A male freshman in Pasadena just beat his own older sister in the girls’ 400-meter race at the Prep League Championship Finals — and we’re all supposed to clap like this is progress. Paul “Lina” Haaga, a biological male attending the Polytechnic School in Pasadena, crossed the finish line at 59.45 seconds, edging out his older sister Sienna Haaga by just 0.58 seconds.
Imagine Thanksgiving dinner at the Haaga house. “Hey sis, remember that time I stole your championship title and everyone pretended it was stunning and brave?” Pass the cranberry sauce.
Sienna Haaga, a sophomore at Flintridge Preparatory School, clocked in at 60.03 seconds — good enough to beat every actual girl on that track, but not good enough to beat her own brother. She didn’t just lose a race. She lost a title. To a male. Who shares her last name and probably grew up racing her in the backyard, except back then nobody had to pretend the competition was fair.

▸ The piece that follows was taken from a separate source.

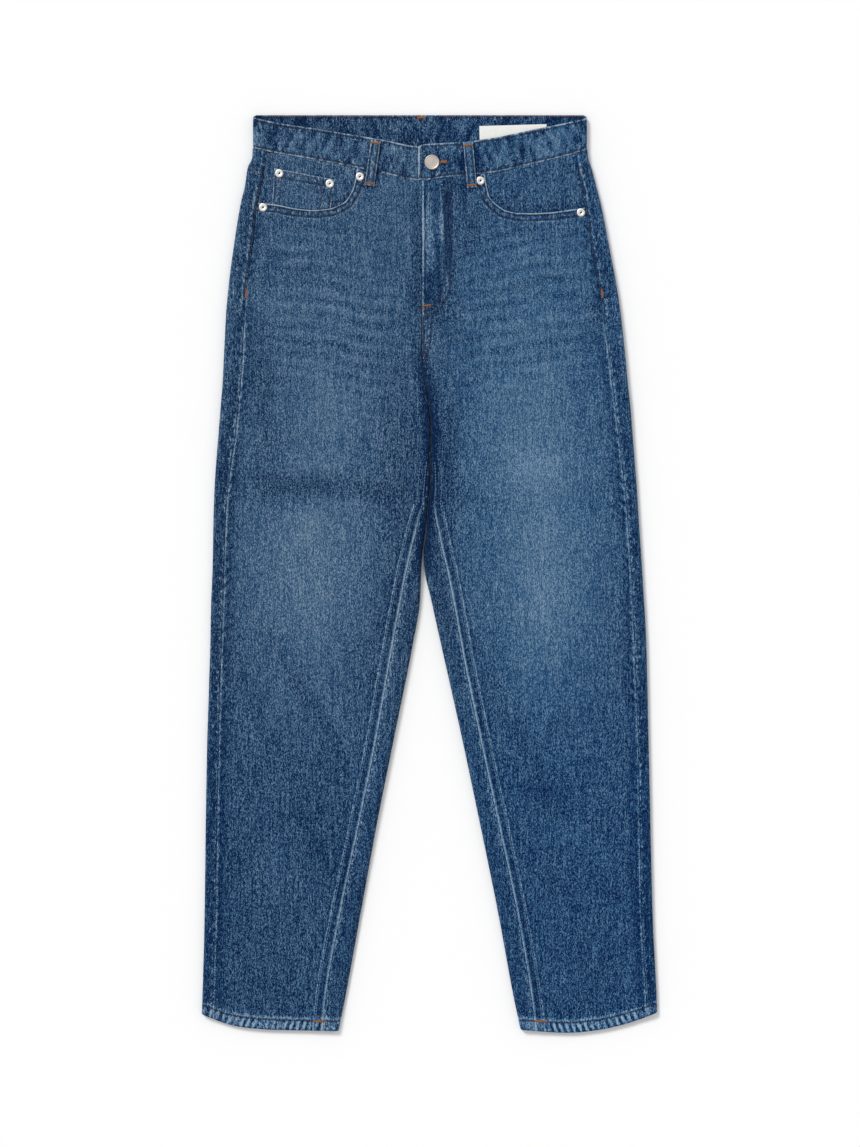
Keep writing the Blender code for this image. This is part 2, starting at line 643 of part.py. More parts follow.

And it didn’t stop there. Paul also competed in the 4×400 relay, once again edging out his sister’s team for the top spot. Because apparently stealing one title from your own flesh and blood wasn’t enough for one afternoon.
Now here’s where it gets even better. Paul “Lina” Haaga isn’t just some random kid. He’s the grandson of Paul Haaga Jr., who served as the acting President and CEO of NPR and was a former trustee of the Facebook Oversight Board. So we’ve got an elite-class family, $48,000-a-year private school tuition, and a progressive pedigree that reads like a parody of itself. Louder with Crowder first flagged this story, and honestly, the jokes write themselves.

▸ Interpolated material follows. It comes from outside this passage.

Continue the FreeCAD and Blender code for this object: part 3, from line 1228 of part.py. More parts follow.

Haaga told reporters that sports are his “life” and described competing as “a release and an escape, but also a way to connect with other people.” He also claimed that a ban on his participation would leave him feeling “robbed” of opportunities. He said he’d “worry every time I step on the track or the court that somebody might disagree with my participation.”

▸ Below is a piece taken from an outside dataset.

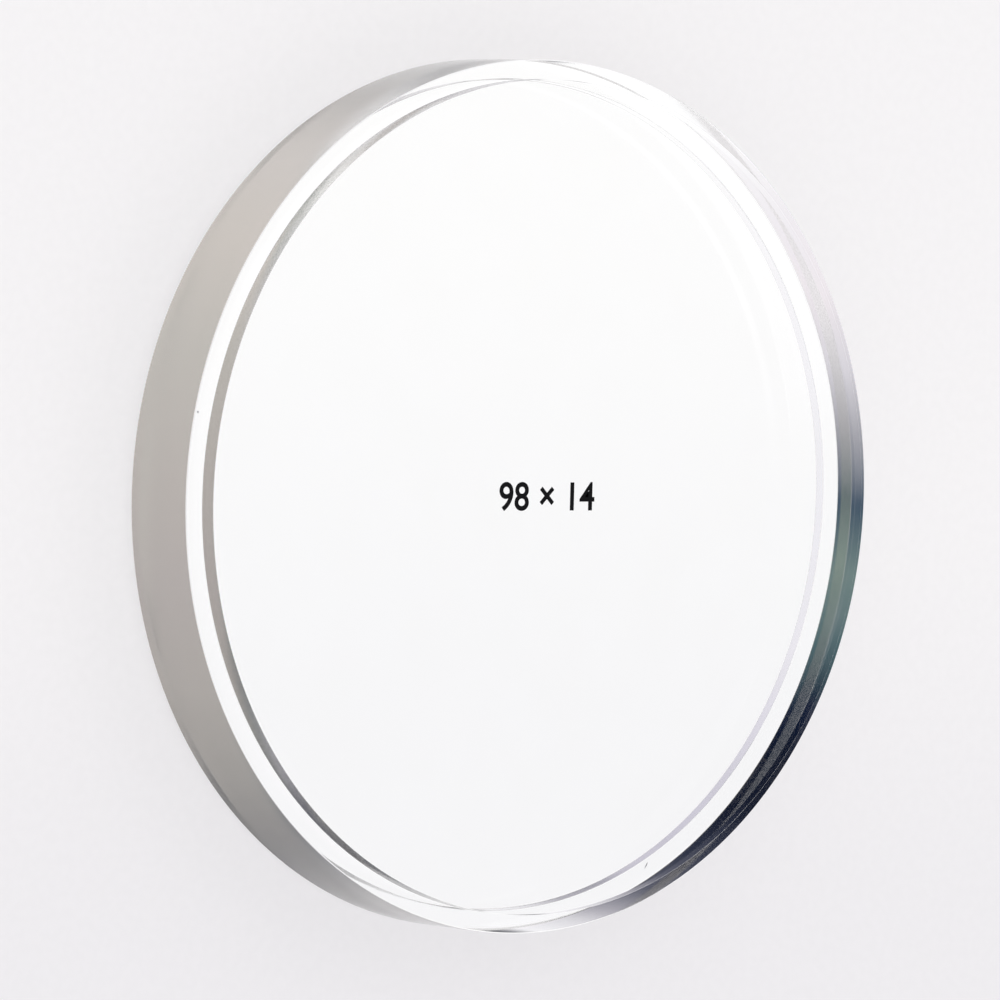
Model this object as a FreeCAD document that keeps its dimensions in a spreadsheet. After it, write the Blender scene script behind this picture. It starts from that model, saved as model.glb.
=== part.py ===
import FreeCAD, Part
import os
import math
import Sketcher

# Dental milling block: a round blank of clear splint plastic, turned from one piece.
# A clamping flange runs round its middle, and a flat boss stands proud on each face.
#
# Frame: +Z is the axis of the disc, and the printed front face points to +Z.
# +X is the reading direction of the print on that face, and +Y is its up.
# The origin is the centre of the back face, on which the block lies.
# Lengths are in millimetres.

NODE = "milling_blank"

# Driving dimensions
SIZES = {
    "disc_diameter": 98.0,
    "flange_thickness": 10.0,
    "boss_diameter": 93.6,
    "front_boss_height": 2.0,
    "back_boss_height": 2.0,
    "flange_edge_chamfer": 0.2,
    "boss_edge_chamfer": 0.25,
    "step_corner_radius": 0.3,
}

NOTES = {
    "disc_diameter": "outside of the flange, held in the ring of the milling machine",
    "flange_thickness": "clamped between the ring and its cover",
    "boss_diameter": "both raised faces",
    "front_boss_height": "from the front shoulder to the printed face",
    "back_boss_height": "from the back shoulder to the face it lies on",
    "flange_edge_chamfer": "broken edges of the flange",
    "boss_edge_chamfer": "broken edges of the two faces",
    "step_corner_radius": "left by the nose of the turning tool at the foot of each boss",
}

# Two edges count as the same circle within this distance
MATCH = 1e-4

# Share by which a volume may miss what the sizes give
VOLUME_MATCH = 1e-6


def make_sheet(doc):
    """The driving dimensions, one named cell each."""
    sheet = doc.addObject("Spreadsheet::Sheet", "Sizes")
    for row, (alias, value) in enumerate(SIZES.items(), start=1):
        sheet.set(f"A{row}", alias)
        sheet.set(f"B{row}", str(value))
        sheet.setAlias(f"B{row}", alias)
        sheet.set(f"C{row}", NOTES[alias])
    doc.recompute()
    return sheet


def origin_plane(body, role):
    """The body's own origin plane with this role, such as XZ_Plane."""
    for feature in body.Origin.OriginFeatures:
        if feature.Role == role:
            return feature
    raise ValueError(f"no origin feature {role} in {body.Label}")


def half_section_corners(size):
    """Corners of the half section, anticlockwise from the centre of the back face."""
    disc_radius = size("disc_diameter") / 2
    boss_radius = size("boss_diameter") / 2
    back_shoulder = size("back_boss_height")
    front_shoulder = back_shoulder + size("flange_thickness")
    front_face = front_shoulder + size("front_boss_height")
    return [
        (0, 0),
        (boss_radius, 0),
        (boss_radius, back_shoulder),
        (disc_radius, back_shoulder),
        (disc_radius, front_shoulder),
        (boss_radius, front_shoulder),
        (boss_radius, front_face),
        (0, front_face),
    ]


def draw_half_section(body, size):
    """Sketch of the stepped half section, with its dimensions bound to the sheet."""
    sketch = body.newObject("Sketcher::SketchObject", "half_section")
    sketch.AttachmentSupport = (origin_plane(body, "XZ_Plane"), "")
    sketch.MapMode = "FlatFace"

    corners = [FreeCAD.Vector(x, z, 0) for x, z in half_section_corners(size)]
    lines = []
    for start, end in zip(corners, corners[1:] + corners[:1]):
        lines.append(sketch.addGeometry(Part.LineSegment(start, end), False))
    back_face, back_wall, back_ring, rim, front_ring, front_wall, front_face, axis = lines

    start_point, end_point = 1, 2
    for line, following in zip(lines, lines[1:] + lines[:1]):
        sketch.addConstraint(Sketcher.Constraint("Coincident", line, end_point, following, start_point))
    for line in (back_face, back_ring, front_ring, front_face):
        sketch.addConstraint(Sketcher.Constraint("Horizontal", line))
    for line in (back_wall, rim, front_wall, axis):
        sketch.addConstraint(Sketcher.Constraint("Vertical", line))
    origin_geometry = -1
    sketch.addConstraint(Sketcher.Constraint("Coincident", back_face, start_point, origin_geometry, 1))

    # The two bosses share one diameter, so their walls stand on one line
    sketch.addConstraint(Sketcher.Constraint("Vertical", back_wall, end_point, front_wall, start_point))

    def dimension(name, kind, first, second, value, formula):
        index = sketch.addConstraint(Sketcher.Constraint(kind, *first, *second, value))
        sketch.renameConstraint(index, name)
        sketch.setExpression(f"Constraints.{name}", formula)

    dimension("boss_radius", "DistanceX", (back_face, start_point), (back_face, end_point),
              size("boss_diameter") / 2, "Sizes.boss_diameter / 2")
    dimension("disc_radius", "DistanceX", (back_face, start_point), (rim, start_point),
              size("disc_diameter") / 2, "Sizes.disc_diameter / 2")
    dimension("back_boss", "DistanceY", (back_wall, start_point), (back_wall, end_point),
              size("back_boss_height"), "Sizes.back_boss_height")
    dimension("flange", "DistanceY", (rim, start_point), (rim, end_point),
              size("flange_thickness"), "Sizes.flange_thickness")
    dimension("front_boss", "DistanceY", (front_wall, start_point), (front_wall, end_point),
              size("front_boss_height"), "Sizes.front_boss_height")
    return sketch


def circle_edges(shape, radius, heights):
    """Names of the circular edges of this radius that lie at one of these heights."""
    names = []
    for number, edge in enumerate(shape.Edges, start=1):
        curve = edge.Curve
        if not isinstance(curve, Part.Circle) or abs(curve.Radius - radius) > MATCH:
            continue
        if any(abs(curve.Center.z - height) <= MATCH for height in heights):
            names.append(f"Edge{number}")
    if len(names) != len(heights):
        raise ValueError(f"{len(heights)} circles of radius {radius} expected, {len(names)} found")
    return names


def check_turned_form(shape, size):
    """Stop if the turned form isn't the flange and the two bosses, as plain cylinders."""
    disc_area = math.pi * (size("disc_diameter") / 2) ** 2
    boss_area = math.pi * (size("boss_diameter") / 2) ** 2
    bosses = size("front_boss_height") + size("back_boss_height")
    expected = disc_area * size("flange_thickness") + boss_area * bosses
    if abs(shape.Volume - expected) > expected * VOLUME_MATCH:
        raise RuntimeError(f"turned volume {shape.Volume:.1f} mm3, and {expected:.1f} expected")


def break_edges(body, base, kind, name, size_name, radius, heights):
    """A chamfer or fillet of one sheet size along circular edges of the turned form."""
    feature = body.newObject(kind, name)
    feature.Base = (base, circle_edges(base.Shape, radius, heights))
    property_name = "Radius" if kind == "PartDesign::Fillet" else "Size"
    feature.setExpression(property_name, f"Sizes.{size_name}")
    return feature


def make_milling_blank(doc, sheet):
    """The whole block: turned half section, corner radii, then broken edges."""
    def size(alias):
        return float(sheet.get(alias))

    body = doc.addObject("PartDesign::Body", NODE)
    body.Label = NODE
    body.Placement = FreeCAD.Placement()

    sketch = draw_half_section(body, size)
    turned = body.newObject("PartDesign::Revolution", "turned_form")
    turned.Profile = sketch
    turned.ReferenceAxis = (sketch, ["V_Axis"])
    turned.Angle = 360
    sketch.Visibility = False
    doc.recompute()
    check_turned_form(turned.Shape, size)

    disc_radius = size("disc_diameter") / 2
    boss_radius = size("boss_diameter") / 2
    back_shoulder = size("back_boss_height")
    front_shoulder = back_shoulder + size("flange_thickness")
    front_face = front_shoulder + size("front_boss_height")

    corners = break_edges(body, turned, "PartDesign::Fillet", "step_corners",
                          "step_corner_radius", boss_radius, [back_shoulder, front_shoulder])
    doc.recompute()
    flange_edges = break_edges(body, corners, "PartDesign::Chamfer", "flange_edges",
                               "flange_edge_chamfer", disc_radius, [back_shoulder, front_shoulder])
    doc.recompute()
    boss_edges = break_edges(body, flange_edges, "PartDesign::Chamfer", "boss_edges",
                             "boss_edge_chamfer", boss_radius, [0.0, front_face])
    body.Tip = boss_edges
    return body


def check_document(doc, bodies):
    """Stop if any object failed to compute or a sub-part has no valid solid."""
    for thing in doc.Objects:
        if "Invalid" in thing.State or "Error" in thing.State:
            raise RuntimeError(f"{thing.Name} failed: {thing.State}")
    for body in bodies:
        if body.Shape.isNull() or not body.Shape.isValid():
            raise RuntimeError(f"{body.Label} has no valid shape")
        if len(body.Shape.Solids) != 1:
            raise RuntimeError(f"{body.Label} is {len(body.Shape.Solids)} solids, and the block is one piece")


def write_parts(bodies):
    """One STEP file for each sub-part, named after its label."""
    os.makedirs("parts", exist_ok=True)
    for body in bodies:
        body.Shape.exportStep(f"parts/{body.Label}.step")
        box = body.Shape.optimalBoundingBox()
        print(f"{body.Label}: {box.XLength:.2f} x {box.YLength:.2f} x {box.ZLength:.2f} mm, "
              f"{body.Shape.Volume / 1000:.2f} cm3")


def main():
    doc = FreeCAD.newDocument("dental_milling_block")
    sheet = make_sheet(doc)
    bodies = [make_milling_blank(doc, sheet)]
    doc.recompute()
    check_document(doc, bodies)
    write_parts(bodies)


main()
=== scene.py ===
"""Looks of the clear milling blank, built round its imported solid.

Lengths are in metres. +Z is the axis of the disc, out of its printed front face, +X is the
reading direction of the size mark on that face and +Y is its up. The block lies on its back
face, at Z = 0, on a pale studio floor.
"""

import logging
import math
from dataclasses import dataclass, field, replace
from enum import Enum
from typing import Iterable, Sequence

import bmesh
import bpy
from mathutils import Matrix, Vector


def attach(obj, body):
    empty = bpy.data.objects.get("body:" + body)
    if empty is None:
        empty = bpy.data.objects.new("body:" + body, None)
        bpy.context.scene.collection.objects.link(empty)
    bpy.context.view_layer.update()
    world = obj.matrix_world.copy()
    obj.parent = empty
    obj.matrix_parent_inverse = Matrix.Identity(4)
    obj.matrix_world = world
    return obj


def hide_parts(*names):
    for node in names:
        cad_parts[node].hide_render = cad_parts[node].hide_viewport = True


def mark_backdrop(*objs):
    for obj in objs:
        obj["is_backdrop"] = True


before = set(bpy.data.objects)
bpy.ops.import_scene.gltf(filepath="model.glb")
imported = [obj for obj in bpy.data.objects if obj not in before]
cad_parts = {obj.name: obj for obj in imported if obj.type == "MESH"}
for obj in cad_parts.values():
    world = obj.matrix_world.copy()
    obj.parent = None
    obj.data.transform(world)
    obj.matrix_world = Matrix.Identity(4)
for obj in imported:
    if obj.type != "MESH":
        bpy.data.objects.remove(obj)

LOG = logging.getLogger("milling_blank")

MM = 0.001
BODY = "root"
NODE = "milling_blank"

# What each face of the blank carries
ROUGHNESS_ATTRIBUTE = "finish_roughness"
GROOVE_ATTRIBUTE = "groove_slope"

Colour = tuple[float, float, float]
Range = tuple[float, float]
# Colours round the blank, each with its direction in degrees from +X
Room = tuple[tuple[float, Colour], ...]

# Noise textures seldom leave this range
NOISE_RANGE: Range = (0.3, 0.7)
NOISE_MIDDLE = 0.5


class Finish(Enum):
    """How a surface of the blank was left: its roughness, and the slope of its turning grooves."""

    POLISHED = (0.05, 0.0)
    FACED = (0.06, 0.001)
    TURNED = (0.07, 0.0015)
    BROKEN = (0.10, 0.0)

    @property
    def roughness(self) -> float:
        """Roughness of the shader."""
        return self.value[0]

    @property
    def groove_slope(self) -> float:
        """How steep the sides of the grooves are, as a rise over a run."""
        return self.value[1]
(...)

Robbed. He used the word robbed.
You know who actually got robbed? Sienna. His own sister. The girl who trained just as hard, showed up to the same championship finals, ran a legitimately fast 60.03-second 400-meter — and went home without the gold because her brother decided he’s a girl now.
A spokesperson from the organization HeCheated put it plainly: “Girls are denied fair competition and consequently lose titles.” That’s not a political opinion. That’s exactly what happened on that track in late April at the Prep League Championship Finals.
This kid also plays on the girls’ tennis team as a “key singles player,” and has competed in girls’ basketball, swimming, lacrosse, and water polo. At this point he’s not just taking one girl’s spot — he’s running a one-man occupation of women’s athletics at a $48,000-a-year prep school.
And the adults in the room? Silent. The schools? Compliant. The league? Apparently fine with it.
We keep hearing that these situations are “complicated” and “nuanced.” No they’re not. A boy beat his sister in a girls’ race and took her trophy. There is nothing nuanced about that. The only thing complicated is figuring out how an entire institution of adults convinced themselves this was acceptable.
Sienna Haaga deserved that title. She earned it against every girl on that track. But the rules said her brother counted as one of the girls, and so she went home empty-handed. If that doesn’t make your blood boil, check your pulse.